だけどみんな大好き恋愛作品に関しては、特に童貞の書いたキラキラした上っ面だけのエロい言い回し満載の140字SSなんか書いた奴のケツを強めに蹴りたくなるくらいくだらない。
ああいうものに限って言えば、何の経験も無しに大真面目に何かを書いてる気でいるとホントにバカみてえだから今すぐやめろ。
小指の一本でも触れさせてもらってから書け。

キッドさんが、まだキッドと名乗ってなかった頃。
出入りしていた作詞サイトに居た当時自称理系の大学生っていうメンドクサイ奴がそうだった。
僕は童貞ですが綺麗な恋愛作品が書きたいんです!っつって。
そのくせある歌手が好きで他の歌手をくさしたりしてたので、今思えば童貞のやっかみだったのだろうなあれは。
他の連中も基本的にモテなくて、他にやることないから創作しているようなもんだった。
キッドさんも同じだった。女の子に費やす時間が丸々余ってるわけだ。
で、その狭い人間関係の中でくだらないことを始める奴が居た。
まあ管理人だったんだけどね。
あっちにコレを吹き込み、こっちにコレを吹き込み。自分が中心になって何か大したことをしている気になっていた。
私のところにも散々色んなことを言ってきたし、私のことも散々言っていた。
全体公開のミクシィ日記のコメント欄で。読むっちゅうねんそんなとこ私も。

何度か会ったけれど、その時の事を大げさに、さも面白そうに書くけれど正直超つまんなかった。
普通にカラオケ行ったりご飯食べたことを書くのに余計なことをゴタゴタ書いてるんだけど、なんつーか文章がぶよぶよで読みにくい。
売れている歌手や作家のまねごとをするのはいいけど、こっちを巻き込まないでほしかった。

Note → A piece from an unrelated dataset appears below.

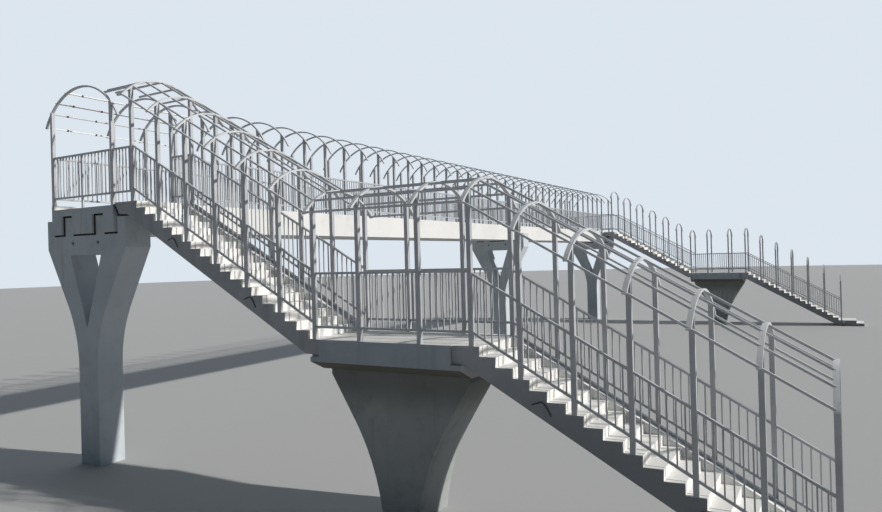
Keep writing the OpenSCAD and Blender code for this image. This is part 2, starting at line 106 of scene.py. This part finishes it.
# Deck piers: half their thickness, their middles, and their drain holes
PIER_HALF = 0.1725
PIER_IN = 0.015 + PIER_HALF
PIERS = (MID_Y - END_Y + PIER_IN, 0.0, MID_Y + END_Y - PIER_IN)
DRAIN_X = 0.255
DRAIN_Z = DECK_Z - 0.458

# Wheel ramps: their middle from a stair's centre line, half their width, and their rims
RAMP_MID = 0.3125
RAMP_HALF = 0.0915
RAMP_RIM = 0.042

# Joint lines on the steps: how far in from the flights' sides, and their width
STEP_JOINT = 0.066
STEP_JOINT_W = 0.0085

# Heights between which painted shade on the sides of flights and landings grows towards the ground
SHADE_FULL_BELOW = 0.8
SHADE_ENDS_ABOVE = 1.85


# Materials

def shader(name):
    """A new material with a principled shader: the material, its node tree and the shader."""
    m = bpy.data.materials.new(name)
    m.use_nodes = True
    tree = m.node_tree
    tree.nodes.clear()
    out = tree.nodes.new("ShaderNodeOutputMaterial")
    bsdf = tree.nodes.new("ShaderNodeBsdfPrincipled")
    tree.links.new(bsdf.outputs[0], out.inputs[0])
    return m, tree, bsdf


def feed(tree, value, socket):
    """Links an output to a socket, or sets the socket to a number or a tuple."""
    if isinstance(value, bpy.types.NodeSocket):
        tree.links.new(value, socket)
    else:
        socket.default_value = value


def coords(tree):
    """Place on the object, in metres of the shared frame."""
    return tree.nodes.new("ShaderNodeTexCoord").outputs["Object"]


def stretched(tree, vector, scale):
    """Vector multiplied by a scale for each axis."""
    n = tree.nodes.new("ShaderNodeMapping")
    tree.links.new(vector, n.inputs["Vector"])
    n.inputs["Scale"].default_value = scale
    return n.outputs[0]


def noise(tree, vector, scale, detail=4.0, rough=0.55):
    """Noise about 0.5 at a vector."""
    n = tree.nodes.new("ShaderNodeTexNoise")
    tree.links.new(vector, n.inputs["Vector"])
    n.inputs["Scale"].default_value = scale
    n.inputs["Detail"].default_value = detail
    n.inputs["Roughness"].default_value = rough
    return n.outputs["Fac"]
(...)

そのサイトは掲示板に張り出した作品へのコメントや、それに対する返信などから細かくポイントを計算して毎回ランキングを作っていた。今考えたらこれは他のサイトでやるより早かったと思う。
管理人のCDTVごっこが奏功したケースだった。
で、この作業も管理人がやっていたのだが、ある日私にお鉢が回ってきた。
なんか管理人のお気に召さないことがあったのか、それまで随分と持ち上げてくれていたのが急変。

なんだろうな、映画「善き人のためのソナタ」でシュタージのエリートから地下室で手紙の仕分けをさせられてる東ドイツの主人公の気分だった。

まあ結局その後ちょっとして私もそのサイトを離れた。

この管理人、気の毒にその後どこぞに晒しあげられてしまったというが…今はどうしているのだろう。
その頃のサイトの仲間の近況も、とうとう一人しか知らなくなった。

たった一人残った、その古い仲間が、4月1日。
今日入籍するという。
おめでとう。

そのよき日にまだ君の仲間で居られて、お祝いをさせて頂けて光栄です。

貴重な経験を色々沢山させてもらってます。
これからもよろしくね。
応援しているよ。

僕の最初で最後のアイドルは貴女でした。
新しい門出が君のあの素敵な笑顔で満ち足りたものでありますように。